Don’t Be Afraid to Re-Evaluate

Are you making the kind of progress you want to be making on your financial goals? If not, it may be time to take a look around and re-evaluate.

Sometimes we keep trying to reach a goal without stopping to consider whether or not the things we’re trying are actually effective. We feel like if we just try hard enough, we’ll get there.

And that can be true — some of the time.

But not always. If we keep adding gasoline to our car when what it really needs is a new engine, adding gasoline isn’t going to help.

I have a big problem with trying the same thing for too hard and too long, because I have a tendency to over-persist.

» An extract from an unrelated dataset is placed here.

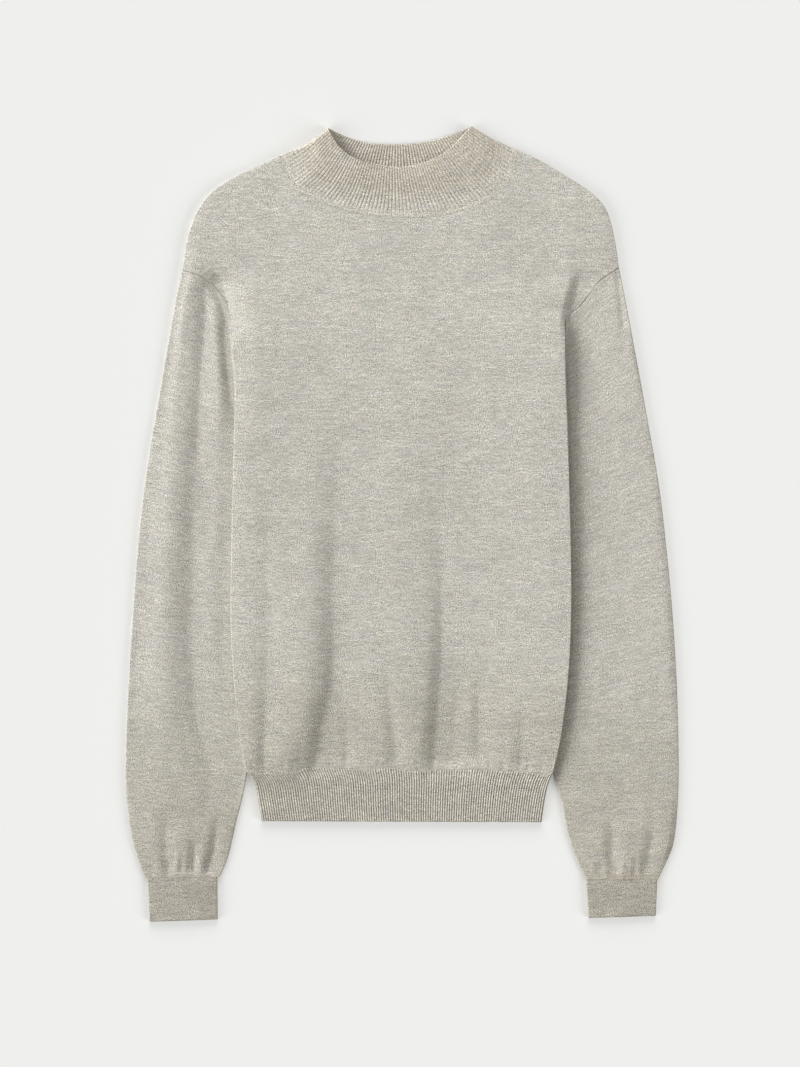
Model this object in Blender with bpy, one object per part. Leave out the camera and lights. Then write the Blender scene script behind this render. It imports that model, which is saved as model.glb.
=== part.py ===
"""A mock neck sweater in fine knit, laid flat on its back on a table.

Run it with: blender --background --python part.py

X runs across the sweater, Y runs from its hem up to its collar and Z up off the table.
The origin is at the middle of the footprint, on the table.  "Left" and "right" are as seen
from above.  The tables and constants are in millimetres, and MM turns them into metres
where the vertices are placed.
"""

import math
from collections import namedtuple

import bmesh
import bpy
from mathutils import Vector
from mathutils.geometry import intersect_point_line
from mathutils.kdtree import KDTree

MM = 0.001
TO_MIDDLE = Vector((0.79, 0.05, 0))    # from the tables' axes to the footprint's middle
SIDES = ("left", "right")

# Cloth
JERSEY = 1.8           # wall of the plain knit: front, back and sleeves
RIB = 2.3              # wall of the ribbed collar, hem and cuffs
SEAM = 0.35            # space left between two pieces at a seam
BODY_DEPTH = 6.9       # front over back, outside to outside
HEM_DEPTH = 6.4
COLLAR_DEPTH = 7.4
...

For example, when I first tried to get out of debt, a slew of overdrafts kept coming up. I thought that if I could just work harder at keeping our account balanced, the overdraft problem would go away and we could really make some progress.

So I tried, and tried, and tried. And then I tried some more.

But “just keeping the account balanced” wasn’t actually the problem. So I could have tried til the cows came home without ever getting anywhere.

It wasn’t until I took a step back and re-evaluated both the problem and the possible solutions that I was able to come up with alternatives and begin to make some progress.

Persistence is critical, but you have to persist at the right things.


  • Andrea

    I feel everytime I get ahead putting a little back, there is something that comes up and depletes what little I could save. I am so worn out and tired of struggling financially. I’m trying to hold on and not give up. But it’s hard. I ruined my credit in my early 20’s, which I still haven’t forgiven myself for…. it would be easy to forget except everything revolved around your FICO score nowadays. I am downdroddenred. Even though I make a decent salary, I am looking for part-time work to get a savings cushion going. Do you have any suggestions?

  • Andrea, I can tell you what I would do. First, try to forgive yourself for what happened in your 20s. The past is in the past, and we all make mistakes. Learning from them is just part of the process. Your FICO score will improve with time.

    I think your idea of looking for part-time work to get a savings cushion going is a good one, as it sounds like you could benefit from building up an emergency fund. I know once I started having money in savings, things got a lot easier. You could also do odd jobs (such as babysitting, pet sitting, or tutoring) to build up your savings, or sell things to get a head start.

    Since you make a decent salary, have you tracked you spending recently? That helped me out enormously, by showing me where money was leaking away (or sometimes leaving in droves!) Tracking your spending and then making a plan for where you actually want your money to go will help.

  • Its funny you mentioned this – I was just thinking about this today, as I was getting frustrated with the stock market.

    Great food for thought!

  • Andrea

    Thank you for your response Jackie. I know I spend WAY TOO MUCH…time to start cutting back and tracking :/ * sigh* I want to be so badly where my friends are- ENJOYING THEIR LIFE…. I still have $10,000 to go :/

    • You’ll get there! :)

      And once you do, when you spend money you’ll feel a lot better about it because you’ll really be free to do so.